A study published in May 2014 shows an “estimate of at least 114 million English-language scholarly documents are accessible on the web; of these, an estimated 27 million (24 per cent) are freely available… Again, this amount of scholarly resources is much bigger than most countries’ largest university collection.

Since this study was conducted five years ago, we could easily estimate now it has doubled.

Hiring staff: The same goes for hiring faculty and administrative staff. With the electronic environment with real time interactive communication, developing countries could hire skilled and knowledge staff from around the world with much less cost than bringing them physically to their country.

In general, when institutions hire an expat, they must pay more than what they are making in their home countries.

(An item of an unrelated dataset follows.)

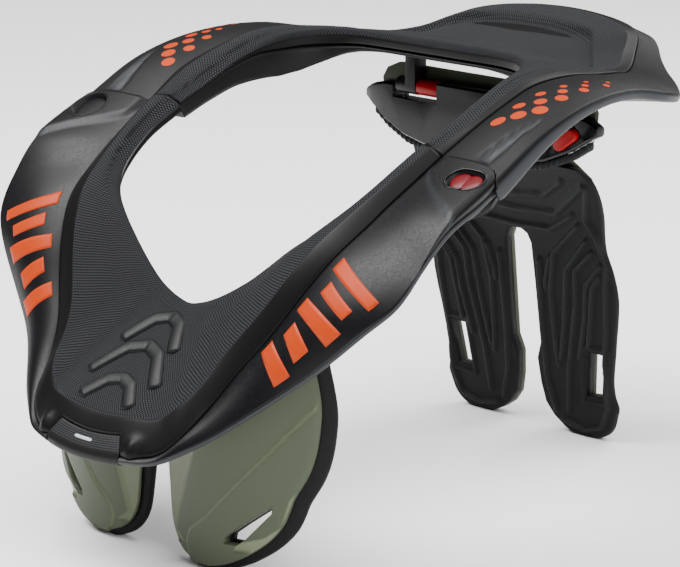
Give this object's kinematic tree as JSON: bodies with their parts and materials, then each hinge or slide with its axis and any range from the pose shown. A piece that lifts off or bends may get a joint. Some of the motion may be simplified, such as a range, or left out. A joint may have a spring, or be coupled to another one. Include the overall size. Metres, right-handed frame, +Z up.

In addition, they pay for housing, transportation, annual round-trip ticket to visit their home countries, buying insurance, and more.

By hiring needed skilled work force and knowledge workers in their own countries and benefiting from them through direct real time interactive media, institutions could save an estimated 40-60 per cent of the staff cost. Since salaries vary from country to country around the world, institutions could strategically choose the most cost-effective staff. We are not limited to one country or one region, but we are recruiting globally.

How students will benefit from this transformation

Students will be the beneficiaries of the electronic system because they will have access to millions of free resources for their education. In addition, they will benefit from more knowledgeable up-to-date faculty and effective professional services. Furthermore, their learning resources will be available 24/7. They will save time and money as well because now they don’t need to go to a certain place for access to knowledge resources and they could take academic advice from their professors from anywhere in real time.

In short, administration will save money while increasing resources and the quality of education. The faculty and students will benefit from greatly improved cost-effective resources and effectiveness of this system.

Most developing countries have required the Internet technology; the matter is to re-organise their institutions and resources accordingly. The public and private institutions shouldn’t wait for government to lead the change; they should lead the change.